Of course, the atmosphere in which the Treaty of Lisbon was negotiated – one of increasing complexity of economic and political trends, but of essential optimism about Europe’s capacity to cope with them – is different from the mood of pessimism about the possibilities for elevation of countries from the economic morass into which Europe, like so many other countries of the globe has been plunged. On the continent today, a certain mood of nationalism has been developing, with countries somewhat more hesitant to give up protectionist decision-making prerogatives which they think can be helpful if their economic situations further deteriorate.
But the Europeans have also found ground for optimism in the manner in which the European Central Bank, has been able to bring coherence to EU economic decision-making.
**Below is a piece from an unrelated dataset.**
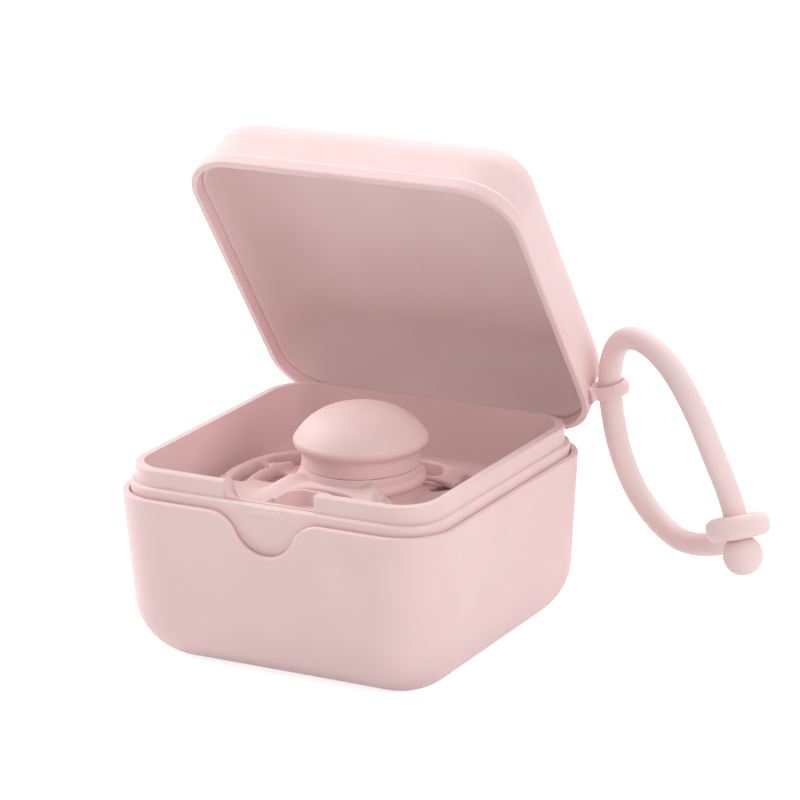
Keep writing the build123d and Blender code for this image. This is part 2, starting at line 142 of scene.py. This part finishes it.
# soother's shield: a plate with raised tubes round its openings, domed at the front up to
# the knob, and the hub that carries the knob
shieldSettings = {
    "halfWidth": 0.0256,
    "halfDepth": 0.0246,
    "plateTop": 0.0282,
    "plateThickness": 0.0014,
    "rimTube": 0.0014,
    "rimRise": 0.0001,  # centre of the rim's tube above the plate's top
    "ringRadius": 0.0201,
    "ringTube": 0.0013,
    "ringRise": 0.0001,
    "ringArcs": [(155, 203), (-23, 25)],  # degrees, from the right side round to the back
    "noseRadius": 0.0125,
    "noseCentre": -0.0221,
    "rimOpenings": [(170, 203), (130, 166), (66, 114), (16, 48), (-24, 10)],
    "rimOpeningRadii": (0.0200, 0.0226),
    "sideOpenings": [(166, 193), (-13, 14)],
    "sideOpeningRadii": (0.0161, 0.0189),
    "backOpenings": [(108, 147), (33, 72)],
    "backOpeningRadii": (0.0148, 0.0194),
    "endRounding": 0.0011,
    "cutBelow": 0.002,  # how far the cutters pass the plate's faces
    "cutAbove": 0.004,
    "voxel": 0.00034,
    "softening": 6,
    "softenBy": 0.5,
    "domeHeight": 0.0046,
    "hornAngles": (26, 40, 62, 76),  # flat and thick between the middle two, from the nose
    "hornRise": 0.0011,
    "hornSpread": 0.05,  # share by which the outline widens beside the nose
    "upward": 0.2,  # least upward part of a normal that counts as the top
    "domeAngles": (38, 58),  # full height within the first, gone by the second
    "domeRadii": (0.0135, 0.0245),
    "wingRise": 0.0026,
}
hubSettings = {
    "radius": 0.0119,
    "bottom": 0.0268,
    "seam": 0.00015,  # between the hub and the knob
    "edge": 0.0002,
    "edgeSteps": 2,
    "ledge": 0.0286,
    "recess": 0.0104,
    "bore": 0.00775,
    "boreFrom": 0.02,
    "cutPast": 0.001,  # how far the cutters pass the face they open
    "sharp": 40,  # degrees, past which an edge stays sharp
    "collarRadius": 0.0116,
    "collarTube": 0.0012,
    "collarHeight": 0.0318,
}
knobLow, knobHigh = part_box("soother_knob")
sootherAxis = ((knobLow[0] + knobHigh[0]) / 2, (knobLow[1] + knobHigh[1]) / 2)


def settle(piece):
    pick(piece)
    bpy.ops.object.transform_apply(location=True, rotation=True, scale=True)


roundSteps = {"round": 128, "tube": 24, "tubeArc": 24, "blockArc": 12, "corner": 4}
tolerance = {"merge": 0.000001, "degrees": 0.1, "upright": 0.5}  # upright: share of the height


def makeCylinder(name, radius, bottom, top, centre=(0.0, 0.0)):
    clearSelection()
    bpy.ops.mesh.primitive_cylinder_add(
        vertices=roundSteps["round"],
        radius=radius,
        depth=top - bottom,
        location=(*centre, (bottom + top) / 2),
    )
    piece = bpy.context.object
    piece.name = name
    settle(piece)
    return piece


def finishWith(piece, kind, **values):
    # adds a modifier and applies it
    modifier = piece.modifiers.new(kind.title(), kind)
    for name, value in values.items():
        setattr(modifier, name, value)
    pick(piece)
    bpy.ops.object.modifier_apply(modifier=modifier.name)


def carve(piece, cutter):
    finishWith(piece, "BOOLEAN", object=cutter, operation="DIFFERENCE", solver="EXACT")
    bpy.data.objects.remove(cutter)


def spinFace(piece, angles, steps):
    # turns the piece's single face round the vertical through the origin into an arc
    pick(piece)
    bpy.ops.object.mode_set(mode="EDIT")
    bpy.ops.mesh.select_all(action="SELECT")
    bpy.ops.mesh.spin(
        steps=steps,
        angle=radians(angles[1] - angles[0]),
        center=(0.0, 0.0, 0.0),
        axis=(0.0, 0.0, -1.0),
    )
    bpy.ops.mesh.select_all(action="SELECT")
    bpy.ops.mesh.remove_doubles(threshold=tolerance["merge"])
    bpy.ops.mesh.normals_make_consistent(inside=False)
    bpy.ops.object.mode_set(mode="OBJECT")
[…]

Throughout the recent period it has sought to complement its management of the common currency with a certain insistence on collective decision-making not only in monetary matters relating to the stability of the euro, but to the underlying more general economic basis for that stability. And the globalisation of economic decision-making, involving not simply the North Atlantic powers any more, but the new so-called emerging powers – China, India, Brazil, as well as Russia, is itself forcing Europe to realize that institutionally organized, as against ad hoc, cohesion among its member-states is now a sine qua non for effective participation in that environment.
From that perspective, the Irish vote has come at a crucial time. And it allows the Union to move on, in spite of the lingering hesitations of the Conservative party of Britain, now promising a referendum on the Treaty if it should come to office next year.